Of the material below, the lines to be retyped are those from the line containing "mesh = cad_parts[name].data" through the line containing "solder_colour = (0.42, 0.42, 0.40, 1)", inclusive; reproduce them exactly.

[A block of data]
* * * * * * *
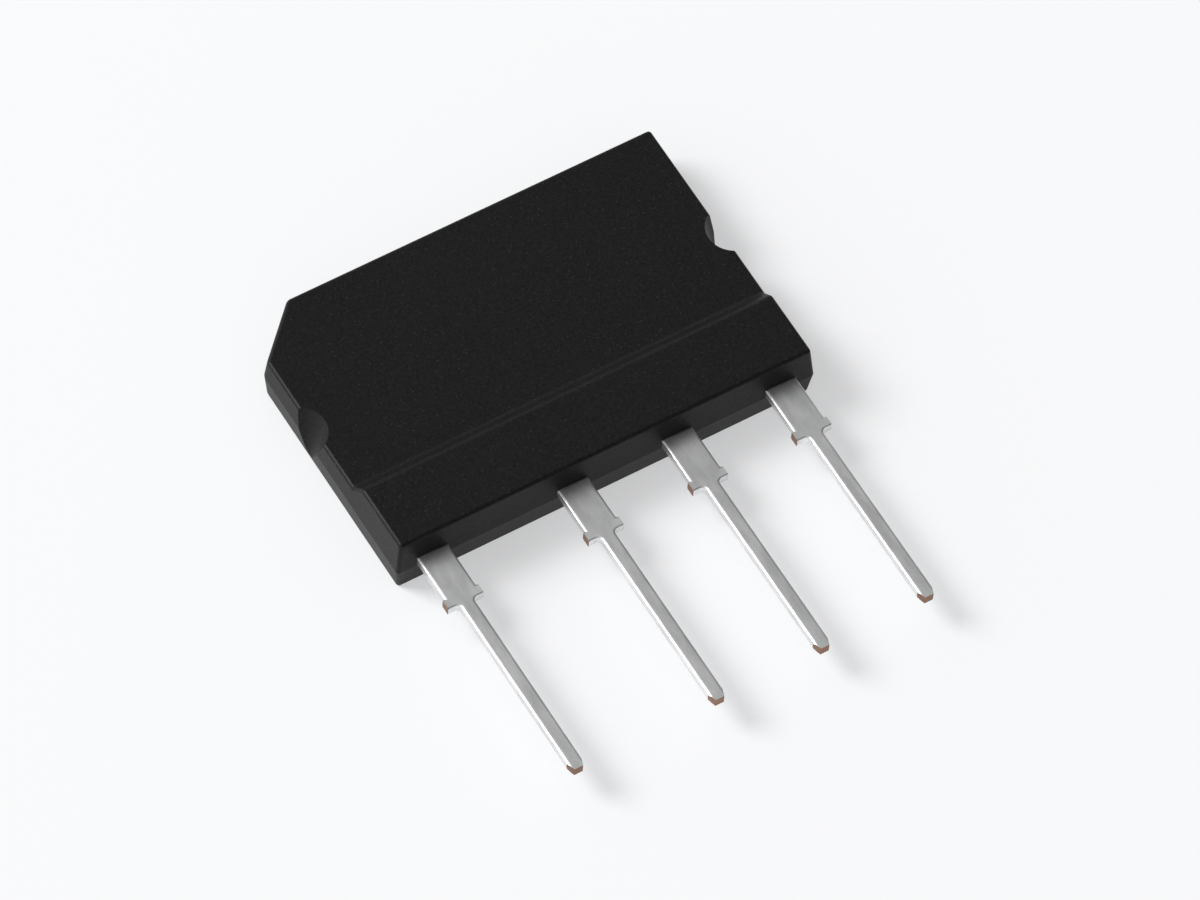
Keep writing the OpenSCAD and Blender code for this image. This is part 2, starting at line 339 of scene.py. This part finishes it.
def tinned_terminal(name):
    """Terminal whose lead has edges rounded by the tin, and sheared ends."""
    bm = merged_copy(name)

    # Lines round the terminal where its rounding starts and where its tin ends in the body
    for cut_y in (lead_edge_y - round_start, lead_edge_y + tin_into_body):
        bmesh.ops.bisect_plane(
            bm, geom=bm.verts[:] + bm.edges[:] + bm.faces[:],
            plane_co=(0, cut_y, 0), plane_no=(0, 1, 0))

    # The lead's middle and the half widths of its tip, its pin and its tie-bar stubs
    tip_y = min(v.co.y for v in bm.verts)
    tip = [v for v in bm.verts if v.co.y < tip_y + weld]
    middle_x = sum(v.co.x for v in tip) / len(tip)
    tip_half = max(v.co.x for v in tip) - middle_x
    taper_y = min(v.co.y for v in bm.verts if v.co.y > tip_y + weld)
    pin_half = max(v.co.x for v in bm.verts if v.co.y < taper_y + weld) - middle_x
    lead = [v for v in bm.verts if v.co.y < lead_edge_y - round_start + weld]
    stub_half = max(v.co.x for v in lead) - middle_x

    # The strip at the tip and the tie bar are still on while the lead is dipped
    lead_middle = Matrix.Translation((-middle_x, 0, 0))
    bmesh.ops.scale(bm, vec=(pin_half / tip_half, 1, 1), space=lead_middle, verts=tip)
    bmesh.ops.translate(bm, vec=(0, -cut_spare, 0), verts=tip)
    ends = tip[:]
    for side in (-1, 1):
        stub = [v for v in lead if side * (v.co.x - middle_x) > stub_half - weld]
        bmesh.ops.translate(bm, vec=(side * cut_spare, 0, 0), verts=stub)
        ends += stub

    # Tin rounds the edges further across the lead than through it, so the lead is made
    # narrower while they are rounded
    long_edges = [
        e for e in bm.edges
        if max(v.co.y for v in e.verts) < lead_edge_y - round_start + weld
        and not all(v in ends for v in e.verts)
        and e.is_manifold
        and e.calc_face_angle() > corner_angle]
    bmesh.ops.scale(bm, vec=(1 / tin_spread, 1, 1), space=lead_middle, verts=bm.verts)
    round_edges(bm, long_edges, tin_round, tin_steps)
    bmesh.ops.scale(bm, vec=(tin_spread, 1, 1), space=lead_middle, verts=bm.verts)

    # The epoxy hides where the tin ends. The shears then take the spare ends off
    for face in bm.faces:
        inside = face.calc_center_median().y > lead_edge_y + tin_into_body
        face.material_index = copper_slot if inside else tin_slot
    shear(bm, (middle_x, tip_y, 0), (0, -1, 0))
    for side in (-1, 1):
        shear(bm, (middle_x + side * stub_half, 0, 0), (side, 0, 0))
        shear(
            bm, (middle_x + side * pin_half, taper_y, 0),
            Vector((side * (taper_y - tip_y), tip_half - pin_half, 0)))
    join_doubled(bm)
    show_corners(bm, [e for e in bm.edges if e.calc_face_angle(0) > corner_angle])

    piece = add_object(name + "_tinned", bm)
    piece.data.materials.append(tin)
    piece.data.materials.append(copper)
    keep_flats(piece)
    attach(piece, "root")
    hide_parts(name)


for name in ("plus", "first_input", "second_input", "minus"):
    tinned_terminal(name + "_terminal")

# ---------------------------------------------------------------------------------------
# Dice. Four squares of silicon with bevelled upper edges, sawn from a wafer. Each is
# soldered to a pad, and the bevel keeps the voltage from creeping over its edge.
# ---------------------------------------------------------------------------------------
silicon_colour = (0.11, 0.12, 0.14, 1)


def wear(name, material):
    """Gives a solid its finish."""
    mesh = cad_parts[name].data
    mesh.materials.clear()
    mesh.materials.append(material)


def sawn_silicon():
    """Dark, glossy silicon with the faint swirl of its polishing."""
    material, tree, shader = surface("sawn_silicon")
    where = node(tree, "ShaderNodeTexCoord").outputs["Object"]
    swirl = laid(
        tree, where, "ShaderNodeTexNoise", Scale=2500, Detail=2, Distortion=1.5).outputs["Fac"]
    tone = tones(tree, swirl, darker(silicon_colour, 0.8), silicon_colour)
    tree.links.new(tone, shader.inputs["Base Color"])
    vary_roughness(tree, shader, swirl, bright=0.12, dull=0.28)
    return material


silicon = sawn_silicon()
corners = [row + "_" + side for row in ("upper", "lower") for side in ("left", "right")]
for corner in corners:
    wear(corner + "_die", silicon)

# ---------------------------------------------------------------------------------------
# Solder. A thin joint lies under each die, on it under the dimple of its link, and under
# the foot of each link. It is melted in an oven with everything held in a jig.
# ---------------------------------------------------------------------------------------
solder_colour = (0.42, 0.42, 0.40, 1)


def dull_solder():
    """Grey solder with a grainy, half-dull skin."""
    material, tree, shader = surface("dull_solder")
    where = node(tree, "ShaderNodeTexCoord").outputs["Object"]
    grain = laid(tree, where, "ShaderNodeTexVoronoi", Scale=6000).outputs["Distance"]
    cloud = laid(tree, where, "ShaderNodeTexNoise", Scale=1500, Detail=3).outputs["Fac"]
    tone = tones(tree, cloud, darker(solder_colour, 0.7), solder_colour)
    tree.links.new(tone, shader.inputs["Base Color"])
    vary_roughness(tree, shader, grain, bright=0.35, dull=0.6)
    shader.inputs["Metallic"].default_value = 1
    return material


solder = dull_solder()
joints = [corner + part for corner in corners for part in ("_die_solder", "_contact_solder")]
joints += ["left_foot_solder", "right_foot_solder", "minus_foot_solder"]
for joint in joints:
    wear(joint, solder)

# ---------------------------------------------------------------------------------------
# Links. Three strips of copper, each pressed with dimples that reach down to the dice and
# bent to a foot on the next pad. They aren't tinned.
# ---------------------------------------------------------------------------------------
for link in ("left_input_link", "right_input_link", "minus_link"):
    wear(link, copper)

# ---------------------------------------------------------------------------------------
# Moulded body. Black epoxy is pressed round all of it in a steel mould, whose two halves
# meet level with the backs of the leads. The mould is spark-eroded, so the skin is finely
# grained, and its edges are a little rounded.
# ---------------------------------------------------------------------------------------
mould_round = 0.24 * mm
mould_steps = 6
epoxy_dark = (0.0024, 0.0024, 0.0026, 1)
epoxy_pale = (0.0096, 0.0096, 0.0104, 1)
epoxy_gloss = 0.2
filler_colour = (0.03, 0.03, 0.031, 1)
reach_out = 0.001 * mm
skin_angle = radians(20)
crisp_angle = radians(17)
notch_facet = 3 * mm * mm


def black_epoxy():
    """Black epoxy with the fine grain of the mould and faint specks of its filler."""
    material, tree, shader = surface("black_epoxy")
    where = node(tree, "ShaderNodeTexCoord").outputs["Object"]
    flow = laid(
        tree, where, "ShaderNodeTexNoise", Scale=220, Detail=5, Distortion=0.6).outputs["Fac"]
    grain = laid(
        tree, where, "ShaderNodeTexNoise", Scale=5500, Detail=5, Roughness=0.7).outputs["Fac"]
    speck = laid(tree, where, "ShaderNodeTexVoronoi", Scale=2600).outputs["Distance"]
    tone = tones(tree, grain, epoxy_dark, epoxy_pale, start=0.35, end=0.65)
    filler = node(tree, "ShaderNodeMapRange", From_Min=0.05, From_Max=0.16, To_Min=1, To_Max=0)
    tree.links.new(speck, filler.inputs["Value"])
    mixed = node(tree, "ShaderNodeMix", data_type="RGBA")
    tree.links.new(filler.outputs["Result"], mixed.inputs["Factor"])
    tree.links.new(tone, mixed.inputs["A"])
    mixed.inputs["B"].default_value = filler_colour
    tree.links.new(mixed.outputs["Result"], shader.inputs["Base Color"])
    vary_roughness(tree, shader, flow, bright=0.42, dull=0.50)
    emboss(tree, shader, grain, strength=1, depth=0.015 * mm)
    shader.inputs["Specular IOR Level"].default_value = epoxy_gloss
    return material


def open_skin(bm):
    """Faces that nothing of the body lies in front of."""
    tree = BVHTree.FromBMesh(bm)
    skin = set()
    for face in bm.faces:
        middle = face.calc_center_median()
        if tree.ray_cast(middle + face.normal * reach_out, face.normal)[0] is None:
            skin.add(face)
    return skin


# The outside is rounded. The pockets round the inner pieces stay sharp, and so do the
# scoops in the ends, whose faces are small
body_bm = merged_copy("moulded_body")
bmesh.ops.recalc_face_normals(body_bm, faces=body_bm.faces)
skin = open_skin(body_bm)
parting_z = min(body_bm.verts, key=lambda v: v.co.x).co.z


def at_parting(edge):
    """True for an edge of the line where the halves of the mould meet."""
    return all(abs(v.co.z - parting_z) < weld for v in edge.verts)


shell = [
    e for e in body_bm.edges
    if all(f in skin and f.calc_area() > notch_facet for f in e.link_faces)
    and not at_parting(e)
    and e.calc_face_angle(0) > skin_angle]
round_edges(body_bm, shell, mould_round, mould_steps)

# A step of the rounding turns by less than the crisp angle, so it shows no corner. So does
# the parting line, but that one is seen on the real part
show_corners(body_bm, [
    e for e in body_bm.edges
    if e.calc_face_angle(0) > (flat_angle if at_parting(e) else crisp_angle)])
moulding = add_object("moulding", body_bm)
moulding.data.materials.append(black_epoxy())
keep_flats(moulding)
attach(moulding, "root")
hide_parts("moulded_body")
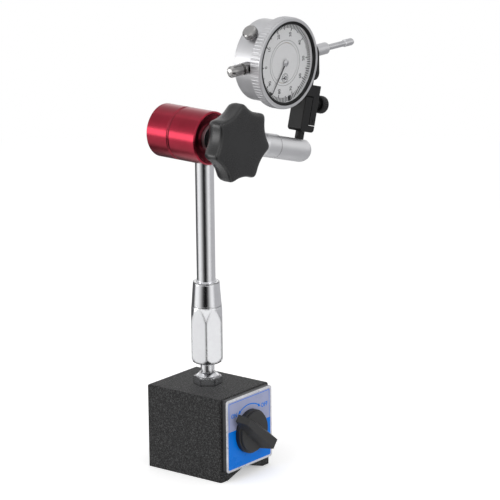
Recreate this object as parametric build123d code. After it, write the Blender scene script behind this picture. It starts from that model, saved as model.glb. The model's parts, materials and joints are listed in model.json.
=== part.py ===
from build123d import *
import os
from math import asin, cos, degrees, pi, radians, sin, sqrt

# Dial indicator on a jointed stand with a magnetic base, in millimetres.
# Origin at the centre of the base's underside, Z up, the base's label face towards -Y.

# Clearances
running_fit = 0.06
screw_clearance = 0.05
loose_gap = 0.3
edge_break = 0.4

# Magnetic base
base_length = 60.0
base_width = 50.0
base_height = 55.0
base_chamfer = 0.8
foot_width = 7.0
groove_depth = 5.0
spacer_thickness = 3.0
rotor_end_gap = 3.7
shaft_radius = 4.0
shaft_collar_radius = 7.0

# Round rear cover, and the magnet's bore behind it, between the groove and the top
rear_cover_sill = 2.5
rear_cover_top_wall = 3.5
rear_cover_lip = 6.0
rear_cover_thickness = 2.5
rear_cover_radius = (base_height - rear_cover_top_wall - rear_cover_sill - groove_depth) / 2
rear_cover_screw_orbit = rear_cover_radius - rear_cover_lip / 2
rear_cover_screw_count = 4
magnet_bore_radius = rear_cover_radius - rear_cover_lip
magnet_axis_height = groove_depth + rear_cover_sill + rear_cover_radius

# Front cover and label
cover_side_margin = 1.8
cover_top_margin = 0.7
cover_width = base_width - 2 * cover_side_margin
cover_bottom = 6.5
cover_top = base_height - cover_top_margin
cover_corner = 1.8
front_cover_thickness = 3.2
label_thickness = 0.5
cover_screw_radius = 1.5
cover_screw_length = 9.0
cover_screw_head_radius = 2.8
cover_screw_inset = 3.9
stop_pin_radius = 1.2
stop_pin_orbit = 9.0
stop_pin_height = 2.0

# Switch knob
switch_travel = 90.0
knob_back_gap = 0.15
knob_rim_radius = 14.2
knob_face_radius = 13.2
knob_rim_thickness = 3.4
knob_disc_thickness = 4.9
handle_height = 10.5
handle_slope = -38.5
handle_point = 21.3
handle_tail = 17.2
handle_base_half = 6.2
handle_ridge_half = 3.4
handle_point_half = 2.4

# Ball stud under the column
jam_nut_flats = 16.0
jam_nut_height = 5.7
jam_nut_cone_height = 2.3
jam_nut_bevel = 0.8
jam_nut_lip = 0.7
jam_nut_turn = 8.3
stud_shank_radius = 4.0
stud_shank_depth = 7.0
stud_neck_radius = 4.5
stud_ball_radius = 7.5
stud_ball_rise = 20.0
stud_ball_height = base_height + stud_ball_rise

# Hexagonal socket sleeve
sleeve_flats = 19.6
sleeve_corner_turn = 36.3
sleeve_below_ball = 5.4
sleeve_step_rise = 20.0
sleeve_ring_rise = 32.1
sleeve_top_rise = 48.0
sleeve_bottom = stud_ball_height - sleeve_below_ball
sleeve_step_height = stud_ball_height + sleeve_step_rise
sleeve_ring_height = stud_ball_height + sleeve_ring_rise
sleeve_top = stud_ball_height + sleeve_top_rise
sleeve_mouth_radius = 6.9
sleeve_lip_radius = 6.5
sleeve_lip_angle = 25.0
sleeve_top_radius = 8.5
sleeve_ring_radius = 9.66
sleeve_taper = 0.146
sleeve_rounding = 2.0
sleeve_groove = 0.3
sleeve_groove_width = 0.4
ball_seat_gap = 4.2
ball_seat_length = 10.3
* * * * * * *
**OUTPUT FOR THIS TASK**
    mesh = cad_parts[name].data
    mesh.materials.clear()
    mesh.materials.append(material)


def sawn_silicon():
    """Dark, glossy silicon with the faint swirl of its polishing."""
    material, tree, shader = surface("sawn_silicon")
    where = node(tree, "ShaderNodeTexCoord").outputs["Object"]
    swirl = laid(
        tree, where, "ShaderNodeTexNoise", Scale=2500, Detail=2, Distortion=1.5).outputs["Fac"]
    tone = tones(tree, swirl, darker(silicon_colour, 0.8), silicon_colour)
    tree.links.new(tone, shader.inputs["Base Color"])
    vary_roughness(tree, shader, swirl, bright=0.12, dull=0.28)
    return material


silicon = sawn_silicon()
corners = [row + "_" + side for row in ("upper", "lower") for side in ("left", "right")]
for corner in corners:
    wear(corner + "_die", silicon)

# ---------------------------------------------------------------------------------------
# Solder. A thin joint lies under each die, on it under the dimple of its link, and under
# the foot of each link. It is melted in an oven with everything held in a jig.
# ---------------------------------------------------------------------------------------
solder_colour = (0.42, 0.42, 0.40, 1)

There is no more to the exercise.